Effectiveness of injection protocols for hydraulic stimulation in enhanced geothermal systems

Abstract

To harness the immense potential of geothermal energy for non-intermittent baseload power, low-permeability crystalline hot rocks need to be hydraulically stimulated to create Enhanced Geothermal Systems (EGS) that enable economically profitable fluid flow rates. However, hydraulic stimulation is usually associated with seismic activity that has led to project cancellation in a few occasions. To improve our understanding of the coupled hydro-mechanical (HM) processes behind stimulation during both injection and post-injection stages (after shut-in), we numerically analyze three different stimulation protocols: constant-rate, step-rate, and cyclic injection with and without bleed-off after shut-in (and between cycles for the cyclic protocol). Simulation results show that the injection protocol has a higher influence on the HM response of the fracture than the total volume of injected water, which challenge scaling laws that relate the injection volume with the expected maximum magnitude of the induced earthquakes.

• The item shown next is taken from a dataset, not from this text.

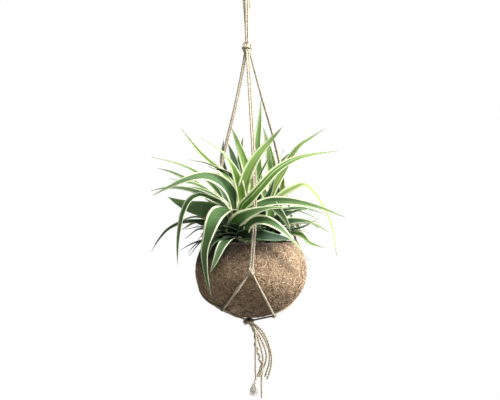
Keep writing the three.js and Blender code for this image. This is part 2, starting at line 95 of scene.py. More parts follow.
# Spun jute: pale golden bast fibre that runs along each ply, dull, with darker bark flecks.
# The streaks are about 0.3 mm wide, drawn a little coarser than real fibres so that they show. A tone
# greys the stretches that hands and the damp pot have dirtied, and also paints shade where twines lie
# in shade: under the pot, in the core of the knots and on the left leg, away from the light.
spun_jute, tree = new_material("spun_jute")
along_ply = add_node(tree, "ShaderNodeUVMap", {}, uv_map="ply")
streak_place = add_node(tree, "ShaderNodeMapping", {"Vector": along_ply, "Scale": (9, 0.45, 1)})
streaks = add_node(tree, "ShaderNodeTexNoise",
                   {"Vector": streak_place, "Scale": 1, "Detail": 3, "Roughness": 0.6})
fleck_place = add_node(tree, "ShaderNodeMapping", {"Vector": along_ply, "Scale": (2, 0.3, 1)})
flecks = add_node(tree, "ShaderNodeTexNoise", {"Vector": fleck_place, "Scale": 1, "Detail": 1})
bast = add_node(tree, "ShaderNodeValToRGB", {"Fac": streaks},
                stops=((0.25, "#7f7561"), (0.42, "#a39982"), (0.6, "#beb49f"), (0.8, "#d3ccbb")))
fleck_share = add_node(tree, "ShaderNodeMapRange",
                       {"Value": flecks, "From Min": 0.6, "From Max": 0.74, "To Max": 0.5})
flecked = add_node(tree, "ShaderNodeMix", {0: fleck_share, 6: bast, 7: paint("#6f624e")}, data_type="RGBA")
dirt_and_shade = add_node(tree, "ShaderNodeAttribute", {}, attribute_name="tone").outputs["Fac"]
dirtied_and_shaded = add_node(tree, "ShaderNodeMix", {0: dirt_and_shade, 6: flecked, 7: paint("#5d4f3c")}, data_type="RGBA")
fibre_bump = add_node(tree, "ShaderNodeBump", {"Height": streaks, "Strength": 0.6, "Distance": 0.0003})
add_node(tree, "Principled BSDF",
         {"Base Color": dirtied_and_shaded, "Normal": fibre_bump, "Roughness": 0.85, "Sheen Weight": 0.15})

# Loose jute: clean inner fibre of a ply that came undone, nearly white and a little glossy. It lets
# light through.
loose_jute, tree = new_material("loose_jute")
add_node(tree, "Principled BSDF",
         {"Base Color": paint("#f1ede2"), "Roughness": 0.6, "Transmission Weight": 0.3})


def millimetres(x, y, z):
    """A place given in millimetres."""
    return Vector((x, y, z)) / 1000


def route_length(points):
    return sum((after - before).length for before, after in zip(points, points[1:]))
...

The trade-off between maximizing permeability enhancement, while minimizing induced seismicity is not straightforward. In particular, bleeding-off the well after injection restricts induced seismicity, but at the expenses of limiting permeability enhancement. When considering stimulation of a single fault, all protocols yield comparable slip rates and, thus, magnitude of the induced earthquake, with the constant-rate injection being the fastest to induce the largest earthquake. The small differences in the HM response to hydraulic stimulation do not permit identifying a protocol that performs better than the others.